/---
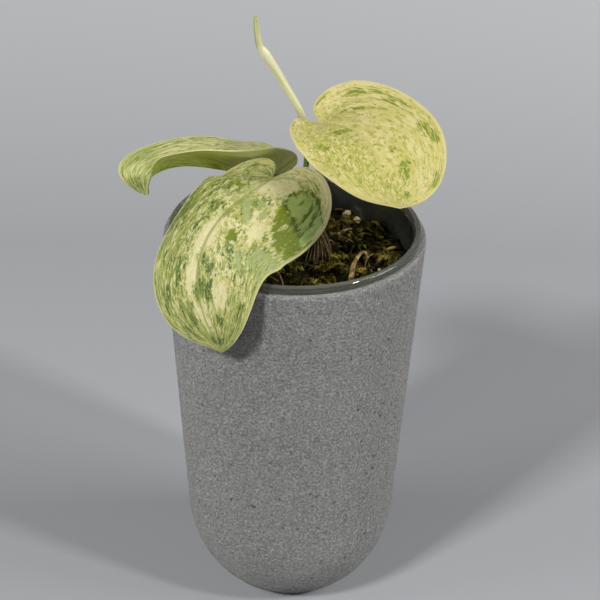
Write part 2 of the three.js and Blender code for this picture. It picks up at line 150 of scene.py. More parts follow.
studio = {
    "aim": (0, 0, 100),
    # place in mm, side in mm, power in W
    "keyRight": ((1706, -985, 1639), 218, 21.3),
    "keyLeft": ((-1255, -1394, 1753), 350, 35.5),
    "softLeft": ((-1876, -331, 1200), 1016, 12.7),
    "softRight": ((1898, -166, 1200), 1000, 23.0),
    "fill": 0.05,
}
for lamp in ("keyRight", "keyLeft", "softLeft", "softRight"):
    place, side, power = studio[lamp]
    bpy.ops.object.light_add(type="AREA", location=[v * mm for v in place])
    light = bpy.context.object
    light.name = lamp
    light.data.size = side * mm
    light.data.energy = power
    light.rotation_euler = (Vector(place) - Vector(studio["aim"])).to_track_quat("Z", "Y").to_euler()
world = bpy.context.scene.world or bpy.data.worlds.new("studio")
bpy.context.scene.world = world
world.use_nodes = True
world.node_tree.nodes["Background"].inputs["Color"].default_value = (1, 1, 1, 1)
world.node_tree.nodes["Background"].inputs["Strength"].default_value = studio["fill"]

paper, tree, shader = newFinish("mattePaperFloor", Roughness=0.9)
place = addNode(tree, "TexCoord", output=3)
fibre = addNode(tree, "TexNoise", {"Vector": place, "Scale": 900.0, "Detail": 3.0})
near = addNode(tree, "Mix", {0: fibre, 6: "#a9abae", 7: "#adafb2"}, data_type="RGBA")
# painted light: the floor is painted lighter towards the back, standing in for the lamps lighting it more there
paintedLightTowardsBack = addNode(tree, "MapRange", {"Value": addNode(tree, "SeparateXYZ", {"Vector": place}, output=1), "From Min": -1.66, "From Max": -1.04})
tree.links.new(addNode(tree, "Mix", {0: paintedLightTowardsBack, 6: near, 7: "#e9ebee"}, data_type="RGBA"), shader.inputs["Base Color"])
deselectAll()
bpy.ops.mesh.primitive_grid_add(x_subdivisions=4, y_subdivisions=4, size=12, location=(0, 2, -0.05 * mm))
floor = bpy.context.object
floor.name = "studioFloor"
dress(floor, paper)
print("camera, lights and floor done")


# ---- cover pot: cast cement, rough as sand outside ----
coverPot = {
    "height": 198, "rim": 62.4, "wall": 4.5, "floor": 6.5, "rimRound": 1.2,
    "cornerTop": 48.5, "cornerRadius": 53.5, "cornerAxis": 16.5, "cornerDepth": 52.3,
    "ringStep": 1.5, "sides": 300, "relief": 0.75, "lump": 3.2,
    "airHoles": [(-17.4, -52.1, 73.3, 1.3), (-18.6, -51.7, 74, 0.8), (-3.1, -54.1, 62.2, 0.8), (4.2, -54, 61.6, 0.7), (13.5, -52.4, 61.2, 0.8), (39.7, -42.1, 124, 0.9), (30.9, -48.4, 115.5, 0.8)],
}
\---
Given task ::
Extract each line of the material exactly as it stands.

Right answer ::
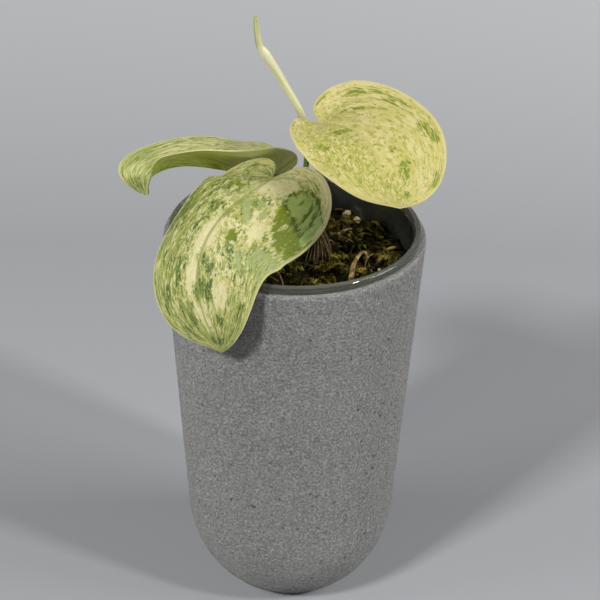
Write part 2 of the three.js and Blender code for this picture. It picks up at line 150 of scene.py. More parts follow.
studio = {
    "aim": (0, 0, 100),
    # place in mm, side in mm, power in W
    "keyRight": ((1706, -985, 1639), 218, 21.3),
    "keyLeft": ((-1255, -1394, 1753), 350, 35.5),
    "softLeft": ((-1876, -331, 1200), 1016, 12.7),
    "softRight": ((1898, -166, 1200), 1000, 23.0),
    "fill": 0.05,
}
for lamp in ("keyRight", "keyLeft", "softLeft", "softRight"):
    place, side, power = studio[lamp]
    bpy.ops.object.light_add(type="AREA", location=[v * mm for v in place])
    light = bpy.context.object
    light.name = lamp
    light.data.size = side * mm
    light.data.energy = power
    light.rotation_euler = (Vector(place) - Vector(studio["aim"])).to_track_quat("Z", "Y").to_euler()
world = bpy.context.scene.world or bpy.data.worlds.new("studio")
bpy.context.scene.world = world
world.use_nodes = True
world.node_tree.nodes["Background"].inputs["Color"].default_value = (1, 1, 1, 1)
world.node_tree.nodes["Background"].inputs["Strength"].default_value = studio["fill"]

paper, tree, shader = newFinish("mattePaperFloor", Roughness=0.9)
place = addNode(tree, "TexCoord", output=3)
fibre = addNode(tree, "TexNoise", {"Vector": place, "Scale": 900.0, "Detail": 3.0})
near = addNode(tree, "Mix", {0: fibre, 6: "#a9abae", 7: "#adafb2"}, data_type="RGBA")
# painted light: the floor is painted lighter towards the back, standing in for the lamps lighting it more there
paintedLightTowardsBack = addNode(tree, "MapRange", {"Value": addNode(tree, "SeparateXYZ", {"Vector": place}, output=1), "From Min": -1.66, "From Max": -1.04})
tree.links.new(addNode(tree, "Mix", {0: paintedLightTowardsBack, 6: near, 7: "#e9ebee"}, data_type="RGBA"), shader.inputs["Base Color"])
deselectAll()
bpy.ops.mesh.primitive_grid_add(x_subdivisions=4, y_subdivisions=4, size=12, location=(0, 2, -0.05 * mm))
floor = bpy.context.object
floor.name = "studioFloor"
dress(floor, paper)
print("camera, lights and floor done")


# ---- cover pot: cast cement, rough as sand outside ----
coverPot = {
    "height": 198, "rim": 62.4, "wall": 4.5, "floor": 6.5, "rimRound": 1.2,
    "cornerTop": 48.5, "cornerRadius": 53.5, "cornerAxis": 16.5, "cornerDepth": 52.3,
    "ringStep": 1.5, "sides": 300, "relief": 0.75, "lump": 3.2,
    "airHoles": [(-17.4, -52.1, 73.3, 1.3), (-18.6, -51.7, 74, 0.8), (-3.1, -54.1, 62.2, 0.8), (4.2, -54, 61.6, 0.7), (13.5, -52.4, 61.2, 0.8), (39.7, -42.1, 124, 0.9), (30.9, -48.4, 115.5, 0.8)],
}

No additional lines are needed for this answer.